La madre degli Orazi è in ombra e copre i due figli più piccoli con un manto scuro, presagio di lutto; la sorella, Camilla, siede rivolgendosi sconsolata alla cognata Sabina, moglie del maggiore dei fratelli. In linea con l’ideale neoclassico, David non mette in scena il combattimento, con inevitabili immagini cruente, ma gli preferisce il momento solenne del giuramento, lasciando presagire l’imminente tragedia.
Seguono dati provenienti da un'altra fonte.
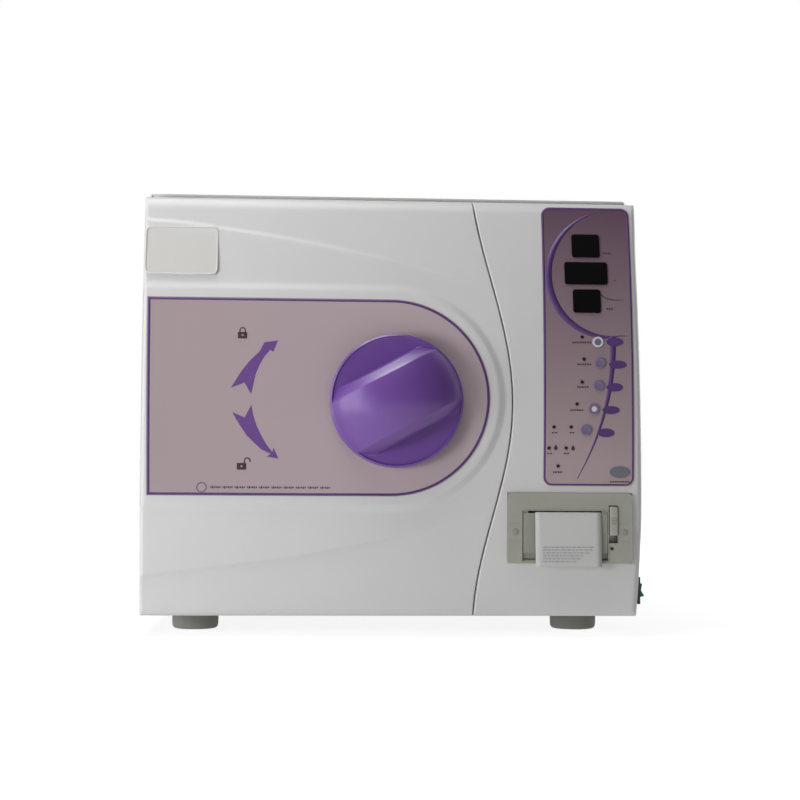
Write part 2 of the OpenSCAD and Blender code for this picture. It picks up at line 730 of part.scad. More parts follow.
if (on("key_1")) key_1();
if (on("key_2")) key_2();
if (on("key_3")) key_3();
if (on("key_4")) key_4();
if (on("key_5")) key_5();
if (on("mains_rocker")) mains_rocker();
if (on("printer_door")) printer_door();
if (on("paper_strip")) paper_strip();
if (on("printer_latch")) printer_latch();
if (on("paper_roll")) paper_roll();
if (on("tank_lid")) tank_lid();
if (on("fan_rotor")) fan_rotor();
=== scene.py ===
# Tabletop steam steriliser: round door with a grip knob, control panel and paper printer.
# The front faces -Y, +X is to the right seen from the front, Z is up and the feet stand on z = 0.
# Shapes are in millimetres, turned into metres by MM; materials, lights and camera are in metres.
import bpy
import bmesh
import math
from mathutils import Matrix, Vector


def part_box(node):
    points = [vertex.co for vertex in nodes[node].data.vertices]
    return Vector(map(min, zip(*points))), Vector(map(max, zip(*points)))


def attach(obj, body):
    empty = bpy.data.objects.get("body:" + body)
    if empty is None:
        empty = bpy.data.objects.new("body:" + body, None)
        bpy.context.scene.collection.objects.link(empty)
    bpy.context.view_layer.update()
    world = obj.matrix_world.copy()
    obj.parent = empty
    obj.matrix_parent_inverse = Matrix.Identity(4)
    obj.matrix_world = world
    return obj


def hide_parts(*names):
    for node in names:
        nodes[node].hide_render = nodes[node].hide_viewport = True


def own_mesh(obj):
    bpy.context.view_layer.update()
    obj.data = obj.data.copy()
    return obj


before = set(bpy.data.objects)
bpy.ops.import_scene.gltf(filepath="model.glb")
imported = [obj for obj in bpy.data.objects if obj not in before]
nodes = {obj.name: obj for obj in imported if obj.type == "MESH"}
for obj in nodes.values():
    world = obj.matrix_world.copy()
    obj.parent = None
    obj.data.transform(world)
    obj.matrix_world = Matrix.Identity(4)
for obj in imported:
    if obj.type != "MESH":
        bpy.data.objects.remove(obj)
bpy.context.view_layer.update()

scene = bpy.context.scene
MM = 0.001
MATERIALS = {}


# ------------------------------------------------------------------ materials
def linear(rgb):
    """Linear colour from 0-255 sRGB."""
    parts = (v / 255 for v in rgb)
    return tuple(c / 12.92 if c <= 0.04045 else ((c + 0.055) / 1.055) ** 2.4 for c in parts)


def node(tree, kind, inputs=None, **settings):
    made = tree.nodes.new("ShaderNode" + kind)
    for key, value in settings.items():
        setattr(made, key, value)
    for key, value in (inputs or {}).items():
        made.inputs[key].default_value = value
    return made


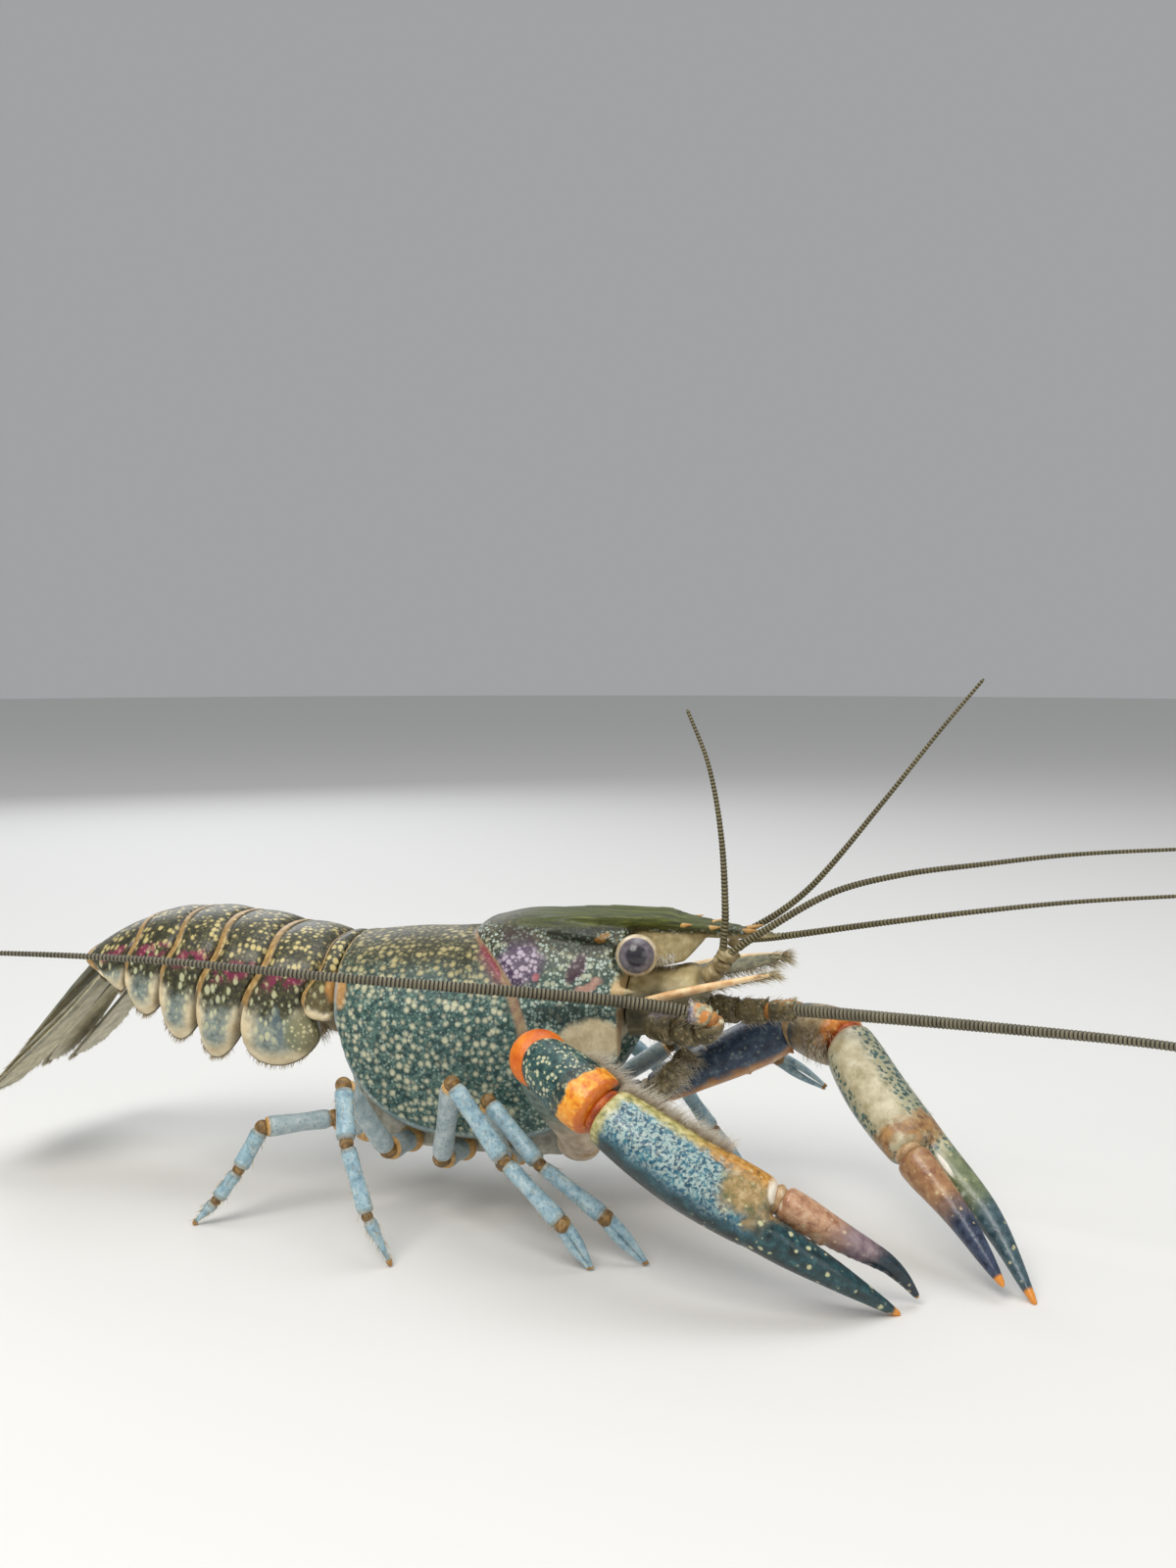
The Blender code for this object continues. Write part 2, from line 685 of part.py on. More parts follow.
def make_leg(number, side, places):
    joints = [point(*place) for place in places]
    radii = LEG_RADII[number]
    knee = joints[2]
    turn = joint_turn(joints[1], knee, joints[3])
    slot = turn * GAP * 0.5 * MM
    out = Vector((0, SIDES[side], 0))
    name = f"leg_{number}_{side}"
    upper = limb(name + "_upper", joints[:2] + [knee - slot], radii[:3], first=out, last=turn)
    lower_joints = [knee + slot] + joints[3:]
    stands = places[-1][2] < 0
    if number not in PINCER_LEGS:
        return [upper, limb(name + "_lower", lower_joints, radii[2:], first=turn, tip=stands)]
    shaft = limb("shaft", lower_joints, radii[2:], first=turn, tip=stands)
    palm, end = joints[4], joints[5]
    ahead = (end - palm).normalized()
    apart = ahead.cross(Vector((0, 1, 0))).normalized() * 1.25 * MM
    finger_path = [palm - ahead * 0.8 * MM, palm.lerp(end, 0.3) + apart * 1.1, end + apart * 0.9]
    finger = tube("finger", finger_path, (0.7, 0.55, 0.22), 6, Vector((0, 1, 0.1)), on_floor=stands)
    return [upper, combine(name + "_lower", shaft, [finger])]


def make_claw_arm(side):
    arm = CLAW_ARMS[side]
    root, ischium, elbow, wrist = (point(*arm[key]) for key in ("root", "ischium", "elbow", "wrist"))
    palm, hinge = point(*arm["palm"]), point(*arm["hinge"])
    half_gap = GAP * 0.5 * MM
    at_ischium = joint_turn(root, ischium, elbow)
    at_elbow = joint_turn(ischium, elbow, wrist)
    at_wrist = joint_turn(elbow, wrist, palm)

    path = [root, root.lerp(ischium, 0.35), root.lerp(ischium, 0.7), ischium - at_ischium * half_gap]
    out = Vector((0, SIDES[side], 0))
    base = tube(f"cheliped_{side}_base", path, (2.3, 2.7, 2.6, 2.4), 10, UP, out, at_ischium)

    path = [ischium.lerp(elbow, t) for t in (0.0, 0.12, 0.35, 0.58, 0.77, 1.0)]
    path[0] += at_ischium * half_gap
    path[-1] -= at_elbow * half_gap
    merus = skin(
        f"cheliped_{side}_merus",
        tube_rings(
            path, (2.2, 2.8, 3.3, 3.8, 3.9, 3.2), (2.2, 2.7, 3.1, 3.5, 3.6, 3.1), 10, UP, at_ischium, at_elbow
        ),
    )

    path = [elbow.lerp(wrist, t) for t in (0.0, 0.36, 0.58, 0.82, 1.0)]
    path[0] += at_elbow * half_gap
    path[-1] -= at_wrist * half_gap
    carpus = skin(
        f"cheliped_{side}_carpus",
        tube_rings(path, (3.3, 4.1, 4.5, 4.3, 3.2), (3.2, 3.9, 4.1, 4.0, 3.0), 10, UP, at_elbow, at_wrist),
    )

    outward = Vector(arm["outward"])
    ahead = (hinge - palm).normalized()
    outward = (outward - ahead * outward.dot(ahead)).normalized()
    over = outward.cross(ahead)
    finger_root = hinge + (outward * 2.2 + ahead * 1.0) * MM
    dactyl_root = hinge + (outward * -2.5 + ahead * 1.35) * MM
    finger_places = [finger_root] + [point(*place) for place in arm["finger"]]
    hand_path = curve_through((wrist + at_wrist * half_gap, palm, hinge), 7)
    path = hand_path + curve_through(finger_places, 8)
    widths = (3.1, 4.1, 4.5, 4.7, 4.8, 4.8, 4.6, 2.35, 2.3, 2.1, 1.8, 1.5, 1.15, 0.8, 0.4)
    heights = (2.9, 3.6, 3.8, 3.8, 3.7, 3.5, 3.2, 2.8, 2.5, 2.2, 1.9, 1.55, 1.2, 0.85, 0.45)
    hand = skin(
        f"cheliped_{side}_propodus",
        tube_rings(path, widths, heights, 12, over, at_wrist, held={6: ahead, 7: ahead}),
        on_floor=True,
    )
    path = curve_through([dactyl_root] + [point(*place) for place in arm["dactyl"]], 8)
    widths = (2.0, 2.1, 1.95, 1.75, 1.5, 1.2, 0.85, 0.4)
    heights = (2.4, 2.4, 2.2, 1.9, 1.6, 1.3, 0.9, 0.45)
    dactyl = skin(f"cheliped_{side}_dactyl", tube_rings(path, widths, heights, 10, over, ahead))
    return [base, merus, carpus, hand, dactyl]


# Feelers, eyes and mouthparts

def make_flagellum(name, places, radius_rows, count, first=None):
    path = curve_through(places, count)
    sizes = [value_at(radius_rows, i / (count - 1)) for i in range(count)]
    return tube(name, path, sizes, FLAGELLUM_SIDES, Vector((0, 0.2, 1)), first)


def make_antenna(side):
    sign = SIDES[side]
    peduncle_path = curve_through([point(*place) for place in PEDUNCLES[side]], len(PEDUNCLE_RADII))
    end = (peduncle_path[-1] - peduncle_path[-2]).normalized()
    peduncle = tube(f"antenna_peduncle_{side}", peduncle_path, PEDUNCLE_RADII, 10, UP, last=end)
    places = [point(*place) for place in FLAGELLA[side]]
    places[0] = peduncle_path[-1] + end * GAP * MM
    flagellum = make_flagellum(f"antenna_flagellum_{side}", places, FLAGELLUM_RADIUS, 24, end)
    root, tip = (point(*mirrored(place, sign)) for place in (SCALE_ROOT, SCALE_TIP))
    blade = [root.lerp(tip, t) for t in (0, 0.15, 0.4, 0.65, 0.85, 1)]
    widths = (1.2, 2.3, 3.0, 2.9, 1.9, 0.4)
    heights = (0.8, 0.65, 0.55, 0.5, 0.4, 0.3)
    scale = skin(f"antennal_scale_{side}", tube_rings(blade, widths, heights, 8, Vector((0, 0.25 * sign, 1))))
    return [peduncle, flagellum, scale]


def make_antennule(side):
    """A short base that carries two feelers side by side."""
    base_path = curve_through([point(*mirrored(place, SIDES[side])) for place in ANTENNULE_BASE], 7)
    end = (base_path[-1] - base_path[-2]).normalized()
    sizes = (1.1, 1.35, 1.3, 1.15, 1.35, 1.3, 1.1)
    base = tube(f"antennule_{side}_base", base_path, sizes, 10, UP, Vector((1, 0, 0)), end)
    fore = Vector((end.z, 0, -end.x)).normalized()
    pieces = [base]
    for which, shift in (("outer", -0.62), ("inner", 0.62)):
        start = base_path[-1] + (end * GAP + fore * shift) * MM
        places = [start] + [point(*place) for place in ANTENNULES[side][which]]
        pieces.append(make_flagellum(f"antennule_{side}_{which}", places, ANTENNULE_RADIUS, 14, end))
    return pieces


def make_eye(side):
    sign = SIDES[side]
    out = Vector((0, sign, 0))
    eyeball = ball("eyeball", mirrored(EYE_CENTRE, sign), EYE_RADIUS)
    path = [point(42.6, (KEEL_HALF_WIDTH + GAP) * sign, 37.7), point(42.9, 5.6 * sign, 38.0)]
    stalk = tube("stalk", path, (1.2, 1.7), 10, UP, out)
    return combine(f"eye_{side}", eyeball, [stalk])


def make_maxilliped(side):
    sign = SIDES[side]
    joints = [point(*mirrored(place, sign)) for place in MAXILLIPED]
    return limb(f"maxilliped_{side}", joints, (1.8, 1.9, 1.5, 1.1, 0.7), up=UP, first=Vector((1, 0, 0)))


COLOURS = {
    "carapace": ((0.10, 0.17, 0.14), 0.35),
    "sternum": ((0.42, 0.42, 0.38), 0.5),
    "epistome": ((0.42, 0.38, 0.26), 0.5),
    "abdomen": ((0.20, 0.22, 0.15), 0.4),
    "telson": ((0.30, 0.32, 0.22), 0.45),
    "uropod": ((0.33, 0.35, 0.26), 0.45),
    "cheliped": ((0.06, 0.22, 0.30), 0.35),
    "leg": ((0.30, 0.48, 0.60), 0.45),
    "antenna": ((0.16, 0.14, 0.09), 0.5),
    "antennal": ((0.75, 0.52, 0.30), 0.45),
    "antennule": ((0.20, 0.16, 0.09), 0.5),
    "eye": ((0.05, 0.045, 0.06), 0.1),
    "maxilliped": ((0.30, 0.28, 0.18), 0.6),
}


def paint(obj):
    """Gives a node its own material, by the first word of its name."""
    colour, roughness = COLOURS[obj.name.split("_")[0]]
    material = bpy.data.materials.new(obj.name)
    material.use_nodes = True
    shader = material.node_tree.nodes["Principled BSDF"]
    shader.inputs["Base Color"].default_value = (*colour, 1)
    shader.inputs["Roughness"].default_value = roughness
    shader.inputs["Metallic"].default_value = 0
    obj.data.materials.clear()
    obj.data.materials.append(material)
    obj.data.shade_smooth()
    obj.data.set_sharp_from_angle(angle=radians(40))


def centre_on_floor(nodes):
    """Places the nodes so that the middle of the whole model's footprint is the origin."""
    corners = [vert.co for obj in nodes for vert in obj.data.vertices]
    middle = Vector([(min(c[k] for c in corners) + max(c[k] for c in corners)) / 2 for k in (0, 1)] + [0])
    for obj in nodes:
        obj.location = -middle


def main():
    for obj in list(bpy.data.objects):
        bpy.data.objects.remove(obj)
    nodes = [make_carapace(), make_sternum(), make_epistome()]
    nodes += make_abdomen() + make_tail_fan()
    for side in SIDES:
        for number, places in (RIGHT_LEGS if side == "r" else LEFT_LEGS).items():
            nodes += make_leg(number, side, places)
        nodes += make_claw_arm(side)
        nodes += make_antenna(side) + make_antennule(side)
        nodes += [make_eye(side), make_maxilliped(side)]
    for obj in nodes:
        paint(obj)
    centre_on_floor(nodes)


main()
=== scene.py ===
import json
import random
from math import atan2, cos, exp, pi, radians, sin, sqrt

import bmesh
import bpy
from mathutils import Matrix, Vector
from mathutils.kdtree import KDTree

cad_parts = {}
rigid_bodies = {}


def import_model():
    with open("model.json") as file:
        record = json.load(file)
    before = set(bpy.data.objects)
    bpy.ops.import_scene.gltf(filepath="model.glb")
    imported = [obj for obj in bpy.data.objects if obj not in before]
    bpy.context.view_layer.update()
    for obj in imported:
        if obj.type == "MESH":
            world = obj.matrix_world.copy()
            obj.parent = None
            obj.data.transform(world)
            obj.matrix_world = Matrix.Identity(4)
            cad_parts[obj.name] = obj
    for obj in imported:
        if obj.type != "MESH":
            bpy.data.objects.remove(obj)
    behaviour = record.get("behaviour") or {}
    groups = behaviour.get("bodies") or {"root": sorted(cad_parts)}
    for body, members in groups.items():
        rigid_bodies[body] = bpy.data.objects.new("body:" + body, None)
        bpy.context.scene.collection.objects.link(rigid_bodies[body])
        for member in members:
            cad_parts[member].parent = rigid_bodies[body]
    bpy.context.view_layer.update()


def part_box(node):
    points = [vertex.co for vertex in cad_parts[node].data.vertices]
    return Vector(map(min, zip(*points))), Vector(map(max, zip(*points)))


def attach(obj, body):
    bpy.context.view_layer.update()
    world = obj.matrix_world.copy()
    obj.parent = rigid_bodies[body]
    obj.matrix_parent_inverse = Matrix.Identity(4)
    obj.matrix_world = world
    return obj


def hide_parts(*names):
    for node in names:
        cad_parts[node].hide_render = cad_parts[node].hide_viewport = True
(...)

L’influenza della Rivoluzione francese

Il 13 luglio 1793 l’erudito illuminista e rivoluzionario Jean-Paul Marat, fervente giacobino (i giacobini erano i repubblicani più intransigenti) e direttore del giornale “L’Ami du peuple” (L’amico del popolo), viene trovato ucciso, pugnalato nella sua vasca da bagno, dove era solito trascorrere lungo tempo per lenire una dolorosa dermatite. La Convenzione giacobina chiede a David di realizzare un dipinto che renda onore al martire rivoluzionario.

Marat assassinato

Pur trattandosi di un fatto di cronaca, anche in questo caso David evita di mostrare il momento dell’assassinio, evocato solo dalla presenza a terra del coltello ancora insanguinato, e soprattutto di soffermarsi sulla descrizione dei numerosi dettagli forniti dalla stampa d’epoca. Eludere il momento della lotta equivale a condannare l’assassino all’oblio. L’artista ritrae Marat esanime ma senza alcuna espressione di sofferenza: la parete spoglia diviene lo sfondo perfetto su cui collocare il mezzobusto inerme del rivoluzionario (27). Gli arredi, volutamente sobri – la vasca da bagno, il ripiano in legno ricoperto da un telo verde, il lenzuolo rattoppato – rimandano a un ambiente monastico che testimonia la virtuosa povertà di Marat, repubblicano incorruttibile, ucciso a tradimento dalla nobile girondina Marie-Anne-Charlotte de Corday d’Armont, che si era fatta ricevere con l’inganno.
Un’informazione, quest’ultima, che David inserisce nel dipinto lasciando leggibile la supplica del biglietto che Marat tiene ancora nelle mani. Il braccio, abbandonato lungo la sponda della vasca, risponde a un codice linguistico antico: è la posa per eccellenza di un corpo abbandonato dalla vita. Un gesto che si trova già nei sarcofagi antichi e che David ebbe modo di ammirare anche nelle Deposizioni di Raffaello (28), Caravaggio (29) e nella Pietà di Michelangelo in San Pietro.